-- What this task involves --
Scan the data for "joints" and copy the lines it appears in.

-- Recorded data --
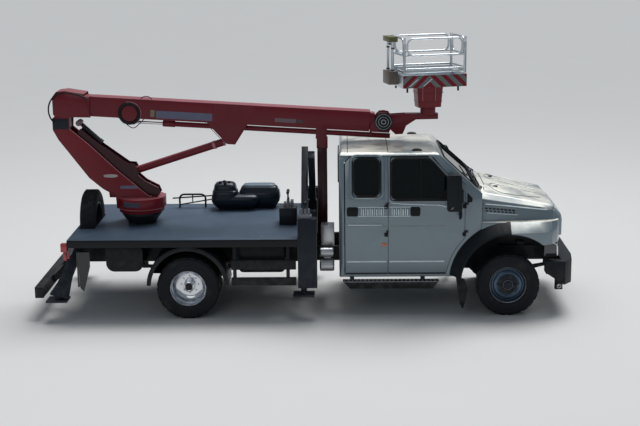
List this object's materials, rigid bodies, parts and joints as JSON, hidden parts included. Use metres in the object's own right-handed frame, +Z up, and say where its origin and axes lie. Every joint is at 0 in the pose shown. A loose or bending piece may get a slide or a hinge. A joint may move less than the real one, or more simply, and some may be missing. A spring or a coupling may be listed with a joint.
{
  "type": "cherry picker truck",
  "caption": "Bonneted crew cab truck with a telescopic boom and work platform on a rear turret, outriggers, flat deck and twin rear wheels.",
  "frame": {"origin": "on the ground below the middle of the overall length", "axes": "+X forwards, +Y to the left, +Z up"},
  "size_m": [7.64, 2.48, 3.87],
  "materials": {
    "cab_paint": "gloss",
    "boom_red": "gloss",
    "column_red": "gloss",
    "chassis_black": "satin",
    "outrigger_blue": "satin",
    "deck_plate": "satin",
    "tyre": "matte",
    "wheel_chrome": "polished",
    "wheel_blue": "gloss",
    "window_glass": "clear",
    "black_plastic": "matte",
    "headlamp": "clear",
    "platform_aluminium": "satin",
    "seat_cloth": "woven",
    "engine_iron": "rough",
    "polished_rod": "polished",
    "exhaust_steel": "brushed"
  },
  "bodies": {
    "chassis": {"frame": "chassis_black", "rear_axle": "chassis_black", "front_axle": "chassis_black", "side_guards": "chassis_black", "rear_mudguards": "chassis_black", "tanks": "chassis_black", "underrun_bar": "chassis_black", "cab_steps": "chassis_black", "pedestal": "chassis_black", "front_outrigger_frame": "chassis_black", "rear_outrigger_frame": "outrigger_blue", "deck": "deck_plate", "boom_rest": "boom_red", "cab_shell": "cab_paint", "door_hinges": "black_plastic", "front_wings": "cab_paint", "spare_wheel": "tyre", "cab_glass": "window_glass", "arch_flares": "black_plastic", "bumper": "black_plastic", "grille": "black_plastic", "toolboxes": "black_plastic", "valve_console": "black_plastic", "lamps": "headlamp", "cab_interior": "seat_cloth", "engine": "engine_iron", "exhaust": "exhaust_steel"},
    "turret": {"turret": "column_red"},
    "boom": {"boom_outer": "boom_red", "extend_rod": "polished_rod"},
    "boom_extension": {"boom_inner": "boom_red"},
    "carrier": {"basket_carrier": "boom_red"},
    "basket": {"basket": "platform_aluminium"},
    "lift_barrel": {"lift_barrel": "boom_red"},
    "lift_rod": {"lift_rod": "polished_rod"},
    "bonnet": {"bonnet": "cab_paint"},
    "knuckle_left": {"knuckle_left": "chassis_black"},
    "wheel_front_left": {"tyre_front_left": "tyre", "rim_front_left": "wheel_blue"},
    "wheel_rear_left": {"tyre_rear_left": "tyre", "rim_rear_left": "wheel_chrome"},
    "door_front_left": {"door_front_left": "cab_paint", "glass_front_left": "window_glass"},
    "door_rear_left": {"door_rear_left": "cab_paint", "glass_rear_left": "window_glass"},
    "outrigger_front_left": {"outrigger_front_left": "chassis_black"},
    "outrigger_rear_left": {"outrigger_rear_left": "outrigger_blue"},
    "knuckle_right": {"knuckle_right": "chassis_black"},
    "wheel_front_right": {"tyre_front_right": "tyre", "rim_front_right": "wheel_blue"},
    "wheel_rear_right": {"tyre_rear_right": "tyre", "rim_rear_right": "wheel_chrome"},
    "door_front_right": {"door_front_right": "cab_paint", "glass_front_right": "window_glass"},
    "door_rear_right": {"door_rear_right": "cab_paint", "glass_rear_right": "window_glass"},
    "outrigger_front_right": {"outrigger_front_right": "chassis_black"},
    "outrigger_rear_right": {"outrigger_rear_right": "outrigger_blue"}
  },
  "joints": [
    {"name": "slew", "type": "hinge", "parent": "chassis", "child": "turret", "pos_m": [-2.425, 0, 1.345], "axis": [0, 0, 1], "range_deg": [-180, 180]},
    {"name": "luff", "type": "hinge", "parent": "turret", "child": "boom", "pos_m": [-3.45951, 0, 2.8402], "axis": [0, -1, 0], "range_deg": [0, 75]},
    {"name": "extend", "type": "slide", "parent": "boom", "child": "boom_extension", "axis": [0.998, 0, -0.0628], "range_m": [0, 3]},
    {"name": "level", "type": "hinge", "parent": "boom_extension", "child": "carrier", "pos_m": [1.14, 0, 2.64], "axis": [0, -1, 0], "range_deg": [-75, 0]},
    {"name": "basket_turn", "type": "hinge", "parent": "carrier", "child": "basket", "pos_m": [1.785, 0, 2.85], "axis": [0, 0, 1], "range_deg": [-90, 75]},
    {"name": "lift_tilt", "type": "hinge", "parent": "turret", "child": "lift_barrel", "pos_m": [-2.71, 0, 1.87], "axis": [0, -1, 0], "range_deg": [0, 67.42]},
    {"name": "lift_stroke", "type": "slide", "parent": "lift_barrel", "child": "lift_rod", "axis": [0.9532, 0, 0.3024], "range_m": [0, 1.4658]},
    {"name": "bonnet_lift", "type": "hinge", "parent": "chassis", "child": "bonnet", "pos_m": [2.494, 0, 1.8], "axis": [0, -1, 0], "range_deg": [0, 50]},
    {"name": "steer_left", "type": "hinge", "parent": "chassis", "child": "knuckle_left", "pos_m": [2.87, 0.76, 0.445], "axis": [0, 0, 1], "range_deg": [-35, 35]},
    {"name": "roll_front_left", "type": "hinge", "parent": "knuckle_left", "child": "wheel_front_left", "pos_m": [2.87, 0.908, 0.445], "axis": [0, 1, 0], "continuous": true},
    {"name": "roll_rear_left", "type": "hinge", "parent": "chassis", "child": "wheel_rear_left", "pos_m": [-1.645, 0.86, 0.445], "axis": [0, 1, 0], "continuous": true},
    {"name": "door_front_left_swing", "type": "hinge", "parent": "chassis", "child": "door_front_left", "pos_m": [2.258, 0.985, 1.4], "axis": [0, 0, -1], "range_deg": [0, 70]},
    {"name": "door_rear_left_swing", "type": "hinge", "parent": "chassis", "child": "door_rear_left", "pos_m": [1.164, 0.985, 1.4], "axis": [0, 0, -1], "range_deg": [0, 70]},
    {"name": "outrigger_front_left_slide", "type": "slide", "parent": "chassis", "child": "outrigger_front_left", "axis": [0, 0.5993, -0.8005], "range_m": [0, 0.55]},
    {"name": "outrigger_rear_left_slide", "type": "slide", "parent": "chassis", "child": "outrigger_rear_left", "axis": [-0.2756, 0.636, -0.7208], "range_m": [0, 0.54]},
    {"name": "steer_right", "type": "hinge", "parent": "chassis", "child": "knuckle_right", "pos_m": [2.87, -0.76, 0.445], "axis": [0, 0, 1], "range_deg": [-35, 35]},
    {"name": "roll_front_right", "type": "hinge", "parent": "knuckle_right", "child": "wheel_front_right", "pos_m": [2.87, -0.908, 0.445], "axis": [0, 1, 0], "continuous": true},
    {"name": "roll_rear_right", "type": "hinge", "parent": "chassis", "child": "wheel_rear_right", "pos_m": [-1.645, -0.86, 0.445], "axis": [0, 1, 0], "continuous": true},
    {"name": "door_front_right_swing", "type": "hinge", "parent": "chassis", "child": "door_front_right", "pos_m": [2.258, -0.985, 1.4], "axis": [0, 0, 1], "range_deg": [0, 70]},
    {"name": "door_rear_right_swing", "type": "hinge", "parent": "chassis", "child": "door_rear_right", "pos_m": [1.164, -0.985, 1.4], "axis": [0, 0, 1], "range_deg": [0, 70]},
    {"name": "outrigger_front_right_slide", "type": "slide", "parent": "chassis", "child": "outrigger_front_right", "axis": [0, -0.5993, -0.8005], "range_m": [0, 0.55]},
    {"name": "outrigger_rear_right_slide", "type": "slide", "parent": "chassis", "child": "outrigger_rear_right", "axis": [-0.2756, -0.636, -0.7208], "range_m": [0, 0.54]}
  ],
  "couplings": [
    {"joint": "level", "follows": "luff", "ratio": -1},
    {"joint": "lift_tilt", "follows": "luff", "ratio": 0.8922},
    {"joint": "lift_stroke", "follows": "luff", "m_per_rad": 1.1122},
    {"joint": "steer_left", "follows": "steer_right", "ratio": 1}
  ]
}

-- Final result --
List this object's materials, rigid bodies, parts and joints as JSON, hidden parts included. Use metres in the object's own right-handed frame, +Z up, and say where its origin and axes lie. Every joint is at 0 in the pose shown. A loose or bending piece may get a slide or a hinge. A joint may move less than the real one, or more simply, and some may be missing. A spring or a coupling may be listed with a joint.
  "joints": [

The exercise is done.